Why Deskpro is the best self-hosted help desk for enterprise teams
If you need a self-hosted help desk with full data control without the DIY approach of open source, and without the price tag of legacy enterprise tools, Deskpro should be on your shortlist. You can deploy your help desk on your own infrastructure or in a dedicated private cloud, with the option to connect your own AI models so that data never leaves your security perimeter.
Unlike with open-source software, you get a complete platform rather than a starting point: full IT service desk and omnichannel customer support in one product, compliance-ready features including audit logs, role-based access, SSO, and compliance certifications, and a dedicated support team backing it, not a community forum. It's an approach that regulated organizations across healthcare, finance, and government already rely on.
Ready to take control of your help desk data?
Self-hosted doesn't have to mean risky, dated, or impossible to maintain. Deskpro offers a path to full data control with enterprise-grade support, compliance-ready infrastructure, and deployment on your terms, whether that's public cloud, private cloud, or on-premise.
If your team is weighing a move off SaaS, or your compliance requirements have outgrown your current tool, take a closer look at how Deskpro handles private deployment. Book a demo or explore Deskpro Private to see what it could look like for your team.
FAQs
What is self-hosted help desk software?
Self-hosted help desk software runs on infrastructure you control, either your own servers (on-premise) or a dedicated, single-tenant private cloud, rather than a vendor's shared public cloud. The main distinction from SaaS is control: you decide where your data lives and who can access it. Both open-source and commercial options exist. Open-source tools are free to license but DIY to run, while commercial products like Deskpro offer full self-hosting with vendor support and maintenance included.
Is open-source help desk software truly free?
The license is free, but running it is not. You take on hosting, ongoing maintenance, security patching, and the internal IT time to manage all of it. Many open-source tools also charge for features teams actually need, like SLA management or advanced automation, through paid modules. And enterprise support isn’t included with the license (if it’s available at all, it’s an additional cost), so when something breaks, your options are community forums and your own staff. Factor those costs in before assuming "free" means cheap.
What is the best self-hosted help desk for HIPAA compliance?
Look for a documented compliance posture rather than a vague claim. The essentials are detailed audit logs, role-based access control, availability of a signed Business Associate Agreement (BAA), and deployment flexibility so data stays inside compliant infrastructure. Open-source tools rarely provide the documentation healthcare procurement requires. Deskpro supports HIPAA-compliant deployments with on-premise and private cloud options, audit logging, and the access controls regulated healthcare teams need.
Can I migrate from SaaS to a self-hosted help desk?

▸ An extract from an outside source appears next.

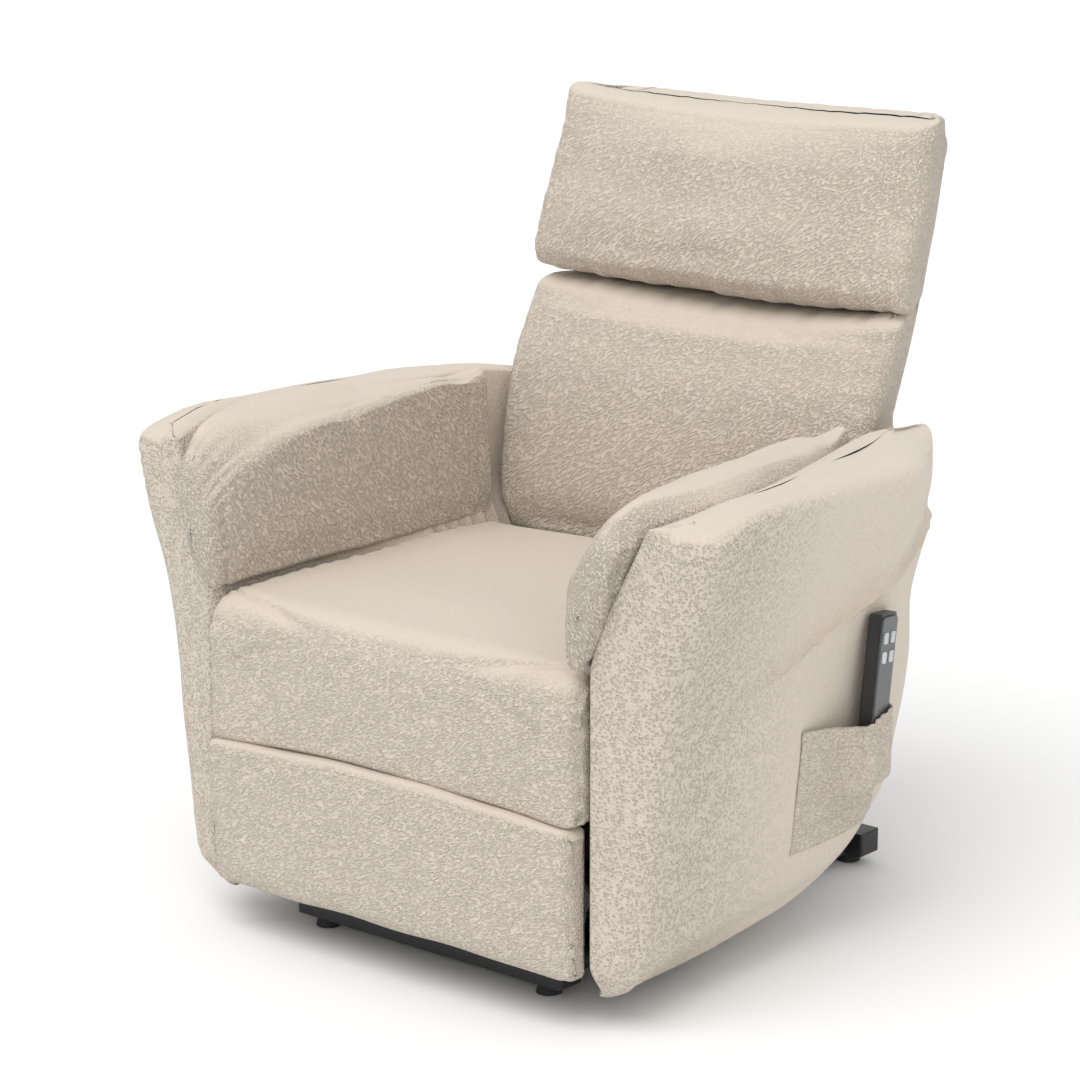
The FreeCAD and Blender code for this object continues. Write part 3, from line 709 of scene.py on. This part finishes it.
def spined(grid, low_drop, high_rise):
    """Closes the arm's curved ends onto the middle line of each outline."""
    out = []
    for ring, rise in ((grid[0], -low_drop), (grid[-1], high_rise)):
        mate = spine_of(ring)
        out.append([ring + (mate - ring) * t + [0, 0, rise * (1 - (1 - t) ** 2)]
                    for t in (0.12, 0.3, 0.55, 0.8, 1.0)])
    low, high = out
    return np.array(low[::-1] + list(grid) + high)


def spine_of(ring):
    """For every point of a long outline, the place on its middle line at the same depth."""
    y = ring[:, 1]
    low, high = y.min() + 0.020, y.max() - 0.020
    levels = np.linspace(low, high, 60)
    middle = []
    for level in levels:
        near = ring[np.abs(y - level) < 0.020]
        middle.append((near[:, 0].min() + near[:, 0].max()) / 2)
    middle = np.convolve(np.pad(middle, 6, mode="edge"), np.ones(13) / 13, mode="valid")
    inner_y = np.clip(y, low + 0.012, high - 0.012)
    return np.stack([np.interp(inner_y, levels, middle), inner_y, ring[:, 2]], 1)


def flipped(grid):
    """The same piece on the left side."""
    return grid * np.array([-1, 1, 1])


arm_rings = arm_cover_grid()
for side, label in ((1, "right"), (-1, "left")):
    grid = spined(arm_rings, 0.002, 0.0035)
    piece = tube_piece(label + "_arm_cover", grid if side > 0 else flipped(grid))
    finish(piece, "chair", side_cloth)
    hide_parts(label + "_arm_shell", label + "_side_panel")


# ---------------------------------------------------------------- arm pads
PAD_Y = [-0.422, -0.345, -0.275, -0.173, -0.049, 0.088]
PAD_CORNERS = [
    [(0.281, PAD_BASE, 0.018)] * 6,
    [(0.300, PAD_BASE, 0.010)] * 6,
    [(0.325, 0.522, 0.200), (0.330, 0.522, 0.200), (0.331, 0.522, 0.200), (0.326, 0.522, 0.200),
     (0.316, 0.522, 0.200), (0.305, 0.522, 0.200)],
    [(0.350, 0.612, 0.022), (0.380, 0.612, 0.022), (0.402, 0.612, 0.022), (0.386, 0.612, 0.022),
     (0.356, 0.612, 0.020), (0.318, 0.612, 0.018)],
    [(0.330, 0.645, 0.016), (0.354, 0.648, 0.016), (0.370, 0.648, 0.016), (0.356, 0.648, 0.016),
     (0.332, 0.648, 0.016), (0.302, 0.644, 0.016)],
    [(0.316, 0.650, 0.030), (0.314, 0.651, 0.026), (0.308, 0.651, 0.024), (0.300, 0.650, 0.022),
     (0.292, 0.650, 0.020), (0.290, 0.645, 0.018)],
    [(0.284, 0.606, 0.050), (0.282, 0.620, 0.036), (0.281, 0.630, 0.028), (0.281, 0.635, 0.022),
     (0.281, 0.636, 0.020), (0.281, 0.632, 0.018)],
]
PAD_EDGES = [4, 14, 14, 5, 12, 10, 26]
PAD_END_STEPS = 12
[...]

Yes. Migrating from a SaaS tool to a self-hosted help desk is a well-trodden path, and the data, tickets, customer records, and configurations can move with you. The work is mostly in planning: mapping fields, validating data, and setting up the new deployment. Deskpro provides migration support to help teams move from an existing tool without losing history or starting over.
What's the difference between on-premise and private cloud?
On-premise means the software runs on your own physical servers in your own facilities, giving you maximum control but requiring your team to manage the infrastructure. Private cloud means a dedicated, single-tenant environment that the vendor or a cloud provider manages for you. The key point: private cloud still gives you data isolation and control, without requiring you to run and maintain servers yourself.